テクノロジーを評価する日本の消費者

率直に、「なぜ日本で発表会を行ったのか」という疑問をダイソン担当者にぶつけてみると、返ってきた答えは「ダイソンがテクノロジーを大事にしている企業であり、日本の消費者もまたテクノロジーを重視しているから」というものだった。

確かに、ダイソンは研究開発に惜しみなく投資する企業だ。実際、Dyson Supersonicの開発にも、毛髪を研究するための専用実験施設を新設。4年間にわたって、さまざまなタイプの毛髪でテストし、全長1,625km(距離にして東京から沖縄くらい)を超える本物の人毛を実験で使用したという。開発にあたって、総額5,000万ポンド(約95億円)を費やした。

発表会には自動テスト装置やプロトタイプも展示。開発に手間とお金がかかっていることがうかがえる

そこまで投資してヘアードライヤーを作ろうとした理由は何だろうか。
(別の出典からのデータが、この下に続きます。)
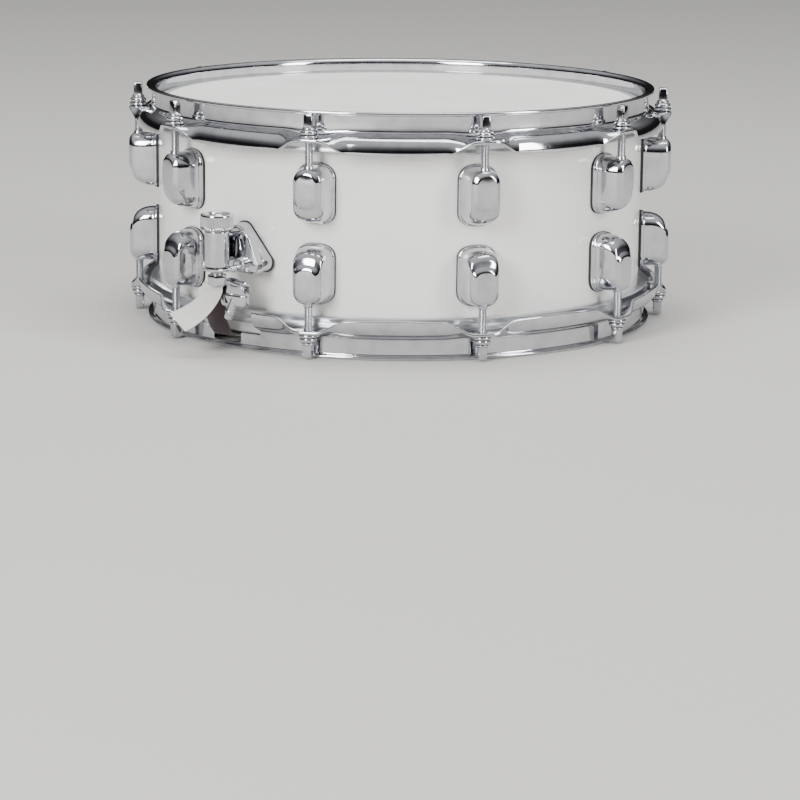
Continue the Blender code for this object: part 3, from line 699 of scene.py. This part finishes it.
def makeLugMesh():
    s = lugSettings
    bm = bmesh.new()
    sections = lugSections()
    first = [bm.verts.new((x, -sections[0][0], z)) for x, z in lugOutline(*sections[0][1:], s["points"])]
    base = bm.faces.new(first)
    ring = base.edges[:]
    current = first
    for section in sections[1:]:
        made = bmesh.ops.extrude_edge_only(bm, edges=ring)
        ring = [e for e in made["geom"] if isinstance(e, bmesh.types.BMEdge)]
        partner = {}
        for edge in bm.edges:
            partner.setdefault(edge.verts[0], []).append(edge.verts[1])
            partner.setdefault(edge.verts[1], []).append(edge.verts[0])
        fresh = set(v for v in made["geom"] if isinstance(v, bmesh.types.BMVert))
        following = [next(v for v in partner[old] if v in fresh) for old in current]
        for vert, (x, z) in zip(following, lugOutline(*section[1:], s["points"])):
            vert.co = (x, -section[0], z)
        current = following
    bm.faces.new(current)
    # the gasket follows the shell's curve under the flange
    gasket = bmesh.new()
    outline = [(x * 1.015, mix(0.0279, z, 1.01)) for x, z in lugOutline(*sections[0][1:], s["points"])]
    face = gasket.faces.new([gasket.verts.new((x, 0.0, z)) for x, z in outline])
    made = bmesh.ops.extrude_face_region(gasket, geom=[face])
    raised = [v for v in made["geom"] if isinstance(v, bmesh.types.BMVert)]
    bmesh.ops.translate(gasket, vec=(0, -s["gasket"], 0), verts=raised)
    raisedSet = set(raised)
    for v in gasket.verts:
        if v not in raisedSet:
            v.co.y = shellRadius - math.sqrt(shellRadius ** 2 - v.co.x ** 2) + 0.0002
    # swivel nut: a short collar that stands out of the rod end, bored for the rod
    nut = bmesh.new()
    collar = [(0.0029, s["top"] - 0.004), (0.0034, s["top"] - 0.004), (0.0034, s["top"] + 0.0018),
              (0.0031, s["top"] + 0.0023), (0.0030, s["top"] + 0.0023), (0.0029, s["top"] + 0.0018),
              (0.0029, s["top"] - 0.004)]
    spinProfile(nut, collar, 32)
    shiftBody(nut, 0, -(drumSettings["rodCircle"] - shellRadius - 0.0003), 0)
    whole = joined((bm, 0), (gasket, 1), (nut, 2))
    shiftBody(whole, 0, -(shellRadius + 0.0003), 0)
    return whole


def setAtRods(body, kind, ending, materials, rider):
    # a finished bmesh copied to all twenty rod places, upside down on the snare side
    pattern = meshFrom(kind, body)
    for label, flip in (("batter", False), ("snare", True)):
        for index, turn in enumerate(rodTurns):
            node = f"{kind}_{label}_{index + 1:02d}"
            bm = bmesh.new()
            bm.from_mesh(pattern)
            moveInto(bm, turn, flip=flip)
            finishPiece(node + ending, bm, materials, rider or node, [node], sharp=38, recalc=False)
    bpy.data.meshes.remove(pattern)


setAtRods(makeLugMesh(), "lug", "_cast", [chromeCast, gasketRubber, nickelSteel], "drum")
print("lugs made")

# ---- tension rods: rolled thread, stacked washers, collar and square head for the key ----
rodSettings = {"thread": 0.00285, "depth": 0.00048, "pitch": 0.00106, "head": 0.0064, "samples": 5}


def makeRodMesh():
    s = rodSettings
    shank = bmesh.new()
    bottom, top = 0.0300, 0.0672
    turns = (top - bottom) / s["pitch"]
    rows = int(turns * s["samples"])
    line = [(s["thread"], bottom + (top - bottom) * i / rows) for i in range(rows + 1)]
    spinProfile(shank, line, 20)
    for v in shank.verts:
        phase = (v.co.z / s["pitch"] - math.atan2(v.co.y, v.co.x) / (2 * math.pi)) % 1.0
        lift = 1 - abs(2 * phase - 1)
        radius = s["thread"] - s["depth"] * (1 - smooth(lift * 1.25))
        scale = radius / s["thread"]
        v.co.x *= scale
        v.co.y *= scale
    bmesh.ops.holes_fill(shank, edges=[e for e in shank.edges if e.is_boundary], sides=0)
    # the rod's own flange, a domed nylon-lined washer and a wide steel washer on the ear
    flange = turnedBody([(0.0, 0.0755), (0.0030, 0.0754), (0.0044, 0.0738), (0.0045, 0.0729), (0.0, 0.0728)],
                        0.0005, 4, 40)
    domed = turnedBody([(0.0, 0.0726), (0.0048, 0.0726), (0.0058, 0.0716), (0.0058, 0.0700), (0.0050, 0.0692),
                        (0.0, 0.0691)], 0.0008, 5, 40)
    wide = turnedBody([(0.0, 0.0690), (0.0060, 0.0690), (0.0065, 0.0686), (0.0065, 0.0676), (0.0061, 0.0670),
                       (0.0, 0.0670)], 0.0006, 4, 40)
    # square key head: slightly tapered, its corners and crown eased
    head = bmesh.new()
    bmesh.ops.create_cube(head, size=1)
    bmesh.ops.scale(head, vec=(s["head"], s["head"], 0.0090), verts=head.verts)
    shiftBody(head, 0, 0, 0.0791)
    for v in head.verts:
        if v.co.z > 0.08:
            v.co.x *= 0.93
            v.co.y *= 0.93
    upright = [e for e in head.edges if abs(e.verts[0].co.z - e.verts[1].co.z) > 0.001]
    easeEdges(head, upright, 0.0008, 3)
    crown = [e for e in head.edges if all(v.co.z > 0.083 for v in e.verts)]
    easeEdges(head, crown, 0.0012, 4)
    whole = joined((shank, 1), (flange, 0), (domed, 0), (wide, 0), (head, 0))
    shiftBody(whole, 0, -drumSettings["rodCircle"], 0)
    return whole


setAtRods(makeRodMesh(), "rod", "_turned", [chromeSheet, nickelSteel], None)
print("rods made")

# ---- strainer ----
strainer = {
    "turn": drumSettings["strainerTurn"],
    "seat": shellRadius + 0.0003,
    "baseDepth": 0.0105,
    "leverDepth": 0.0066,
    "pivot": (0.0105, -0.0228),
    "axis": 0.208,
    "barrel": 0.0085,
    "knob": 0.0114,
    "barrelTop": 0.0016,
    "barrelLow": -0.0238,
    "hexTop": -0.0289,
    "hexLow": -0.0362,
}


def makeStrainerBase():
    s = strainer
    outline = (arcPoints(0.0175, -0.0225, 0.0065, -90, 30, 12) + arcPoints(-0.0005, -0.0040, 0.0080, 35, 145,
                                                                           16)
               + arcPoints(-0.0185, -0.0225, 0.0065, 150, 270, 12))
    bm = outlineBody(outline, s["baseDepth"], inset=0.0016, bevel=0.0022, segments=6)
    gasket = outlineBody([(x * 1.025, mix(-0.0130, z, 1.03)) for x, z in outline], 0.0008, bevel=0.0002,
                         segments=1)
    whole = joined((bm, 0), (gasket, 1))
    moveInto(whole, s["turn"], shift=(0, -s["seat"], 0))
    finishPiece("strainer_base_cast", whole, [chromeCast, gasketRubber], "drum", ["strainer_base"],
                       sharp=35)


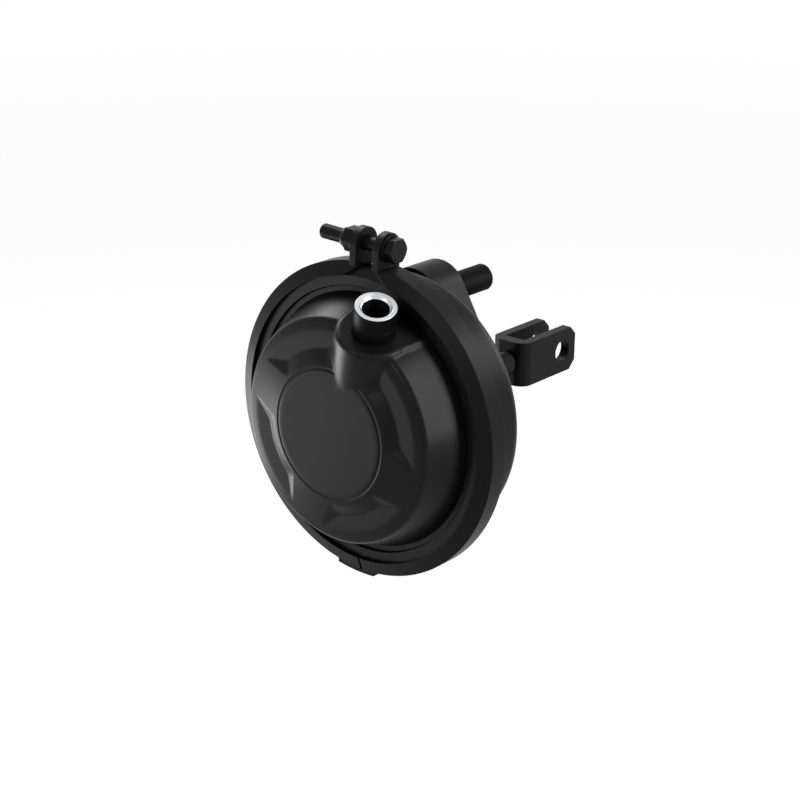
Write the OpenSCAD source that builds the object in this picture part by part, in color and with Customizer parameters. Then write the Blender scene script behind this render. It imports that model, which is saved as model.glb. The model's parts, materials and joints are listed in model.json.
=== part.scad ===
// Diaphragm brake cylinder of size class 24 with two M16 mounting studs.
// The axis of the push rod is X. The mounting face is the plane x = 0, the rod leaves towards +X.
// Most modules measure their depth along X from the flat front disc of the cover.

/* [Body] */
// travel of the push rod
stroke = 55; // [50:1:60]
// room left behind the piston plate at the end of the stroke
stroke_spare = 1.2; // [0.8:0.1:2]
// thickness of the cast walls of the rear housing
cast_wall = 4.3; // [4:0.1:4.8]
// height of the boss that carries the studs, over the bowl
boss_height = 22.8; // [20:0.2:26]

/* [Clamped joint] */
// depth of the middle of the clamped joint
joint_depth = 35.3; // [35:0.1:36]
// thickness of the clamp band sheet
band_sheet = 2.5; // [2:0.1:2.8]
// half of the width of the flat of the band
band_half = 5.8; // [5.6:0.1:6.4]
// how far each sloping leg spreads to the side
leg_spread = 3.2; // [2.8:0.1:3.8]
// radial height of the band, from the ends of its legs to its outside
leg_fall = 8.3; // [7.5:0.1:9]
// thickness of the clamped rim of the diaphragm
rim_sheet = 2.6; // [2.2:0.1:3]
// radial gap between the flanges and the band
flange_gap = 0.6; // [0.4:0.1:1]
// gap between the two half bands at the bottom
half_gap = 1.6; // [1:0.2:3]

/* [Clamp ears and bolt] */
// gap between the two ears
ear_gap = 11.8; // [10:0.2:13]
// thickness of an ear
ear_sheet = 4.5; // [4:0.1:5]
// height of the clamp bolt over the band
bolt_rise = 9.6; // [9:0.1:11]
// length over which the legs of the band are cut back below an ear
leg_cut = 11; // [8:0.5:13]
// turn of the ears about the axis, from straight up
ear_turn = 1.8; // [0:0.2:4]
// turn of the joining strap about the axis, from straight down
strap_turn = 3; // [0:0.5:5]
// radius of the clamp bolt
clamp_bolt_r = 4; // [3.8:0.1:4]
// clearance of the clamp bolt in its holes
bolt_clearance = 0.5; // [0.3:0.1:0.7]
// width across the flats of the bolt head and the nut
bolt_flats = 13; // [12.5:0.5:14]
// length of the clamp bolt behind its nut
bolt_tail = 16.5; // [12:0.5:20]
// thickness of a washer
washer_sheet = 1.6; // [1.2:0.1:2]
// how far a washer shows past the corners of the nut
washer_edge = 0.3; // [0.1:0.1:1]
// length of the joining strap
strap_length = 27; // [24:1:32]

/* [Cover] */
// radius of the flat front disc
disc_r = 36.8; // [36:0.2:37.6]
// radial width of the rounding of the disc edge
disc_round = 2.5; // [2:0.1:2.8]
// radial length of the ribs between the pockets
rib_width = 18.7; // [18:0.1:20]
// depth of the outer end of the ribs
crown_depth = 4.5; // [4.3:0.1:5]
// radial width of the rounded shoulder outside the ribs
shoulder_width = 8; // [7:0.2:9]
// how much deeper the shoulder ends than the ribs
shoulder_drop = 4.1; // [3.6:0.1:4.8]
// radial spread of the sloping skirt
skirt_spread = 8.5; // [7.5:0.1:9.5]
// width of the ring groove around the skirt
groove_width = 3.1; // [2.6:0.1:3.4]
// width of the land between the groove and the band
land_width = 6.1; // [5:0.1:7]
// depth of the ring groove, from the front of the flange
groove_depth = 2.1; // [1.5:0.1:2.4]
// thickness of the front wall
front_wall = 7; // [6.8:0.1:7.4]
// thickness of the skirt at its foot, measured along the radius
skirt_wall = 5; // [4.4:0.1:5.6]
// depth of the floor of a pocket
pocket_depth = 4; // [3.6:0.1:4.2]
// radial width of the sloping inner wall of a pocket
pocket_bank = 7.4; // [6.6:0.1:8]

/* [Air port] */
// turn of the port about the axis, from straight up
port_turn = 20; // [18:1:22]
// tilt of the port towards the front
port_tilt = 16; // [15:0.5:18]
// how far the pad lies inside the shoulder radius
pad_inset = 0.5; // [0:0.1:1]
// depth of the middle of the pad
pad_depth = 12; // [11:0.2:13]
// radius of the boss under the pad
boss_r = 19.8; // [19:0.1:20.4]
// how far each flank of the boss flares out
boss_flare = 5.4; // [4.5:0.1:6]
// length over which the flanks flare
boss_run = 24; // [22:0.5:26]
// radius of the rounding of the pad edge
pad_round = 3.5; // [3:0.1:4]
// outer radius of the threaded bush
bush_r = 12.2; // [12:0.1:12.4]
// height of the bush over the pad
bush_height = 18.5; // [17:0.5:20]
// core radius of the port thread
port_r = 7.25; // [7:0.05:7.5]
// depth of the thread from the face of the bush
port_length = 15; // [13:0.5:16]
// radius of the air passage under the thread
air_r = 4.5; // [4:0.1:5]
// radius of the spigot of the bush
spigot_r = 8.5; // [8:0.1:9]
// length of the spigot of the bush
spigot_length = 2.5; // [2:0.1:2.8]

/* [Rear housing] */
// step from the ends of the band legs in to the bowl
bowl_inset = 4.5; // [4:0.1:5.5]
// rounding of the outer corner of the bowl
bowl_round = 8; // [7:0.5:9]
// width of the flat ring around the middle boss
flat_ring = 21.2; // [20:0.2:23]
// thickness of the wall of the middle boss
boss_wall = 4.7; // [4.2:0.1:5.2]
// outer radius of the boss around a stud
lobe_r = 19.5; // [19:0.5:20.5]
// radius of the hole for the push rod
rod_hole_r = 12; // [11.5:0.5:13]
// width of the step that the rod guide sits on
guide_step = 3; // [2.5:0.1:4]
// how far the breather holes lie outside the middle of the flat ring
vent_shift = 1.4; // [0:0.1:2]
// radius of a breather hole
vent_r = 5.5; // [5:0.1:6]
// clearance of a plug in its breather hole
plug_clearance = 0.2; // [0.1:0.05:0.3]

/* [Mounting studs] */
// diameter of the circle through the two studs
stud_circle = 120.65; // [119:0.05:122]
// radius of a stud
stud_r = 8; // [7.9:0.05:8]
// length of a stud in front of the mounting face
stud_reach = 41.2; // [38:0.2:45]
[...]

先述のAir Multiplierテクノロジーをどう生かすかと考えた結果、ヘアードライヤーというひとつの答えに至ったそうだ。Dyson Supersonicはおいそれとは買えない値段だが、「これまで積み重ねてきた研究に値する価格。日本の消費者はテクノロジーを正当に評価してくれる」(ダイソン担当者)と自信をみせる。

アジアで急成長中のダイソン

ダイソンの2015年度業績

もちろん、日本で発表会を行ったのはテクノロジー云々の話だけではなく、日本含めアジア市場が好調だから、というのも大きな要因。ダイソンにとって、日本はアメリカに次いで2番目に大きな市場で、広報担当者いわく「人口のわりにはマーケットが大きい」。4月27日に開催された発表会には海外のメディアも多数参加しており、あくまで筆者の見た範囲では、欧米よりも中国や東南アジアの記者が多いように感じた。もちろん地理的な事情もあるだろうが、ダイソンのアジア市場への期待の大きさがうかがえる。

ここで、ダイソンの2015年度業績をひもといてみよう。かなり好調なようで、売上高が前年比26%増の17億ポンド(約3,060億円)、利益が前年比19%増の4億4,800万ポンド(約806.4億円)を達成した。アジア太平洋地域に絞ると70%成長。ダイソン自身も、売上を牽引する重要な地域と位置づけている。特に中国の成長が「3倍以上」と著しく、収益は222%アップ。それに比べると地味に思えるが、韓国は185%、日本は48%、台湾は33%成長した。

掃除機、空調家電に次いで美容家電を投入するのも興味深い。日本に限った話だが、富士経済が2015年2月に発表した美容家電市場の調査結果によれば、理美容家電は特に高価格帯商品が好調。白物家電の需要減が叫ばれるなか、ビックカメラ有楽町店の「ビックビューティー」に代表されるように、家電量販店でも女性向け美容家電の売り場を拡充する動きがある。

また、ダイソンの調査によれば、日本はヘアードライヤーの所有率が高い。アメリカが91%だったのに対し、日本は96%。男性だけでも91%がヘアードライヤーを所有または使用している。こういった美容市場の大きさ、ヘアーケアへの意識の高さも、日本が発表会会場として選ばれた理由だ。

4.5万円のドライヤーは受け入れられるのか

ダイソンのいう通り、確かにヘアードライヤーの形状は1960年代からそう大きくは変わっていない。モーターを小型化してハンドル部分に収めるという発想は革新的だし、実際に手にとってみても思わず「軽っ」と声に出てしまうほど持ちやすかった(実際には618gあり、一般的なドライヤーと比べて、同じか少し重いくらいなのだが)。

カットモデルも展示。とてもドライヤーにはみえないメカメカしさがある

実はDyson Supersonicと同時発売の「Dyson Pure Cool Link」。空気清浄機能付きの扇風機だ(写真は製品発表会にて撮影)

ヘアードライヤーという製品カテゴリには、パナソニックはじめ、シャープやテスコム、小泉成器など競合がひしめく。ヘアードライヤーはそうそう買い替えるものでもないうえ、すでに9割以上の人が所有している。あまり勝機はなさそうにも思えるが、期間限定で「満足できなかったら全額返金キャンペーン」を実施したり、有名ヘアーサロン「Apish」全店舗で導入したり、と製品自体への自信のほどがうかがえる。

これまで、テクノロジーを前面に押し出してサイクロン掃除機や扇風機など数々の製品を日本でヒットさせてきたダイソン。Dyson Supersonicもその仲間入りができるだろうか、今後に期待したい。